Personal information
- Born: April 8, 1955 (age 71) Fort Worth, Texas, U.S.
- Listed height: 6 ft 1 in (1.85 m)
- Listed weight: 188 lb (85 kg)

Career information
- High school: Fort Worth (TX) Wyatt
- College: Baylor
- NFL draft: 1977 (7th round, 170 (By the Buffalo Bills)th overall pick)

Career history
- Hamilton Tiger-Cats (1977); Ottawa Rough Riders (1977–1979); Washington Redskins (1980–1984);

Awards and highlights
- Super Bowl champion (XVII); First-team All-Pro (1983); 3× Second-team All-Pro (1980–1982); 3× Pro Bowl (1980–1982); CFL All-Star (1979); NFL 1980s All-Decade Team; 70 Greatest Redskins;

Career NFL statistics
- Kickoff return yards: 4,128
- Punt return yards: 1,948
- Touchdowns: 2
- Stats at Pro Football Reference

= Mike Nelms =

American gridiron football player (born 1955)
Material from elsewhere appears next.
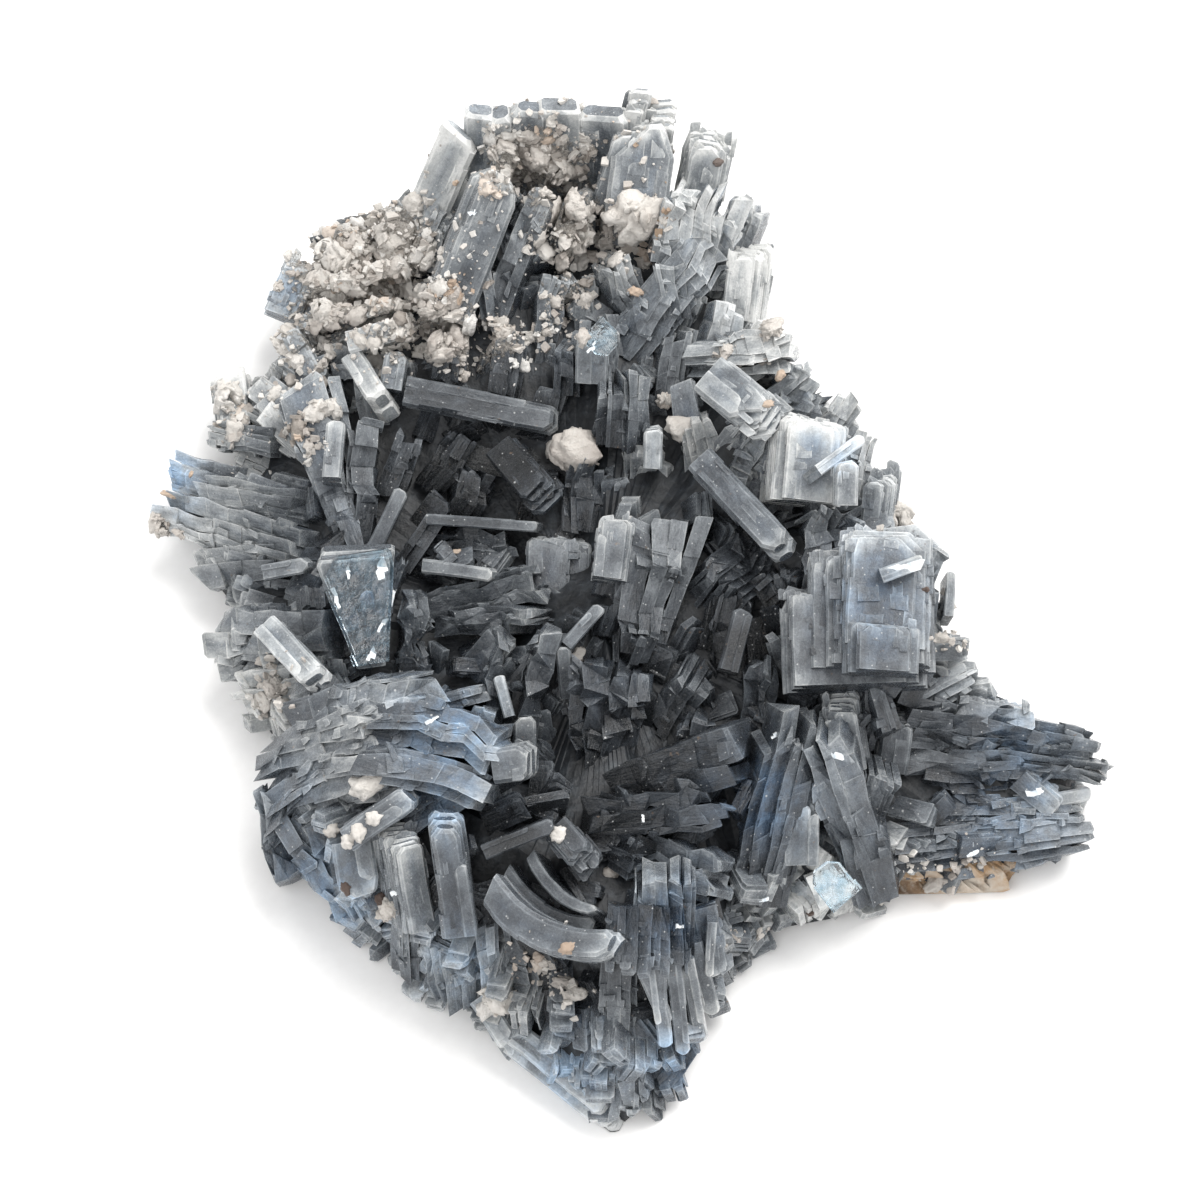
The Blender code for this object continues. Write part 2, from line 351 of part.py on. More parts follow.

Michael Craig Nelms (born April 8, 1955) is an American former professional football player who was a defensive back and kick returner in the National Football League (NFL) for five seasons with the Washington Redskins from 1980 to 1984. Before his NFL career, Nelms played in the Canadian Football League (CFL). He played college football for the Baylor Bears.

==College career==
Nelms began his college career at Sam Houston State in 1973. He then transferred to Baylor University, where he played for the Bears under head coach Grant Taeff. Nelms played defensive back in college and also returned kicks on occasion. During his college career at Baylor, he only returned a handful of kicks, but he did have one interception

==Professional career==
Nelms began his professional career after being drafted in the seventh round of the 1977 NFL Draft by the Buffalo Bills. He was the last cut in training camp. He then signed with the Hamilton Tiger-Cats of the CFL in 1977. Later that year, he was optioned to the Ottawa Rough Riders.
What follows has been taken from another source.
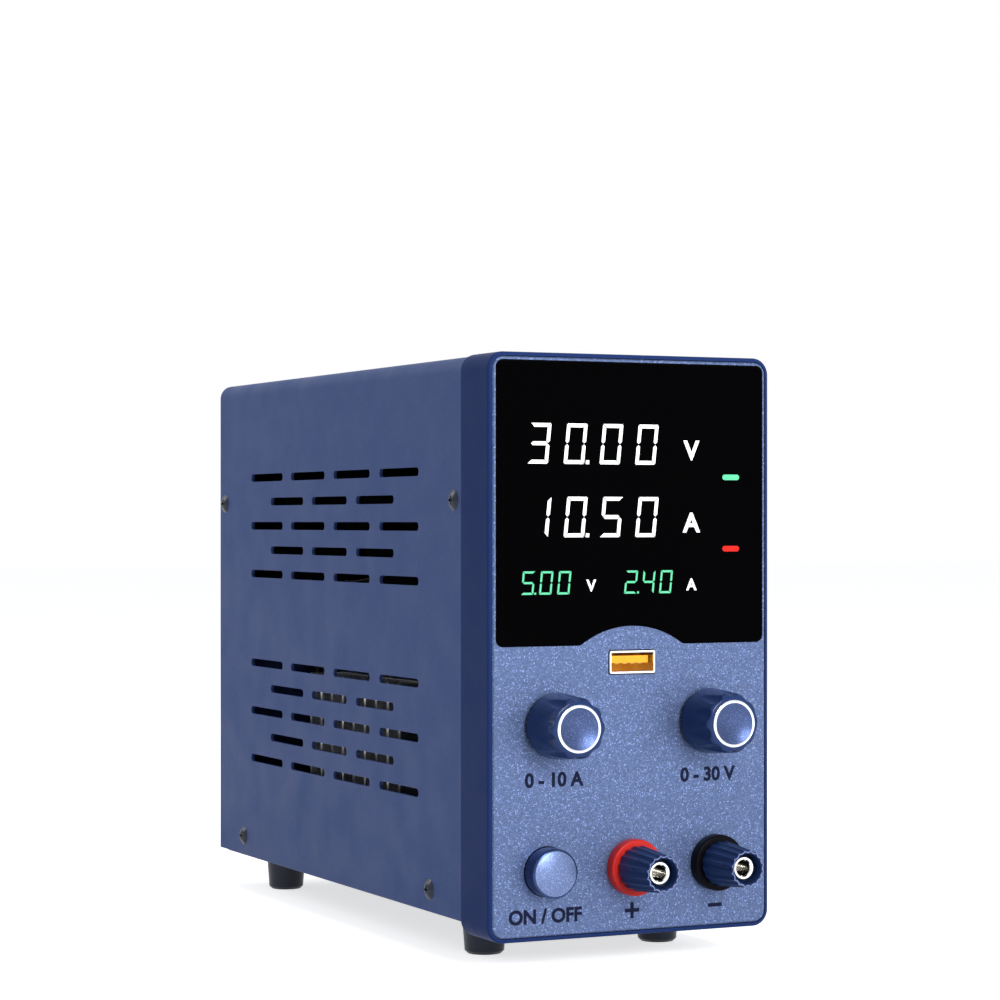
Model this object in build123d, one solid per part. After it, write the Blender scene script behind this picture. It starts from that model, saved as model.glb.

Nelms was a three-time Pro Bowler in 1980, 1981 and 1982. He led the NFL in yards per kickoff return twice (1981, 1982) and was the Redskins starting punt returner in Super Bowl XVII. In Super Bowl XVII, he returned six punts for 52 yards, both Super Bowl records, along with two kickoff returns for 44 yards.

Nelms finished his five seasons with 175 kickoff returns for 4,128 yards, 212 punt returns for 1,948 yards and two touchdowns, and one interception in 68 games. Nelms earned his interception in a 30–17 loss to the San Francisco 49ers and the expense of 49ers quarterback Joe Montana.

==After football==
Mike formerly owned Champion Chevrolet Toyota in Culpeper, Virginia. His son, Kirkland, received a scholarship to play at University of Massachusetts Amherst. Nelms also has three daughters, who each went on to play collegiate athletics, including Kurstin Nelms, who ran track for Columbia University.

In 2017, Mike Nelms was inducted into the D.C. Sports Hall of Fame. He joined Redskins legends Mark Moseley, Art Monk, Chris Hanburger, Ken Houston, Darrell Green, and Russ Grimm. Other members of the hall include Olympic swimmer Katie Ledecky, Tony Kornheiser, and former Capitals play-by-play announcer Ron Weber.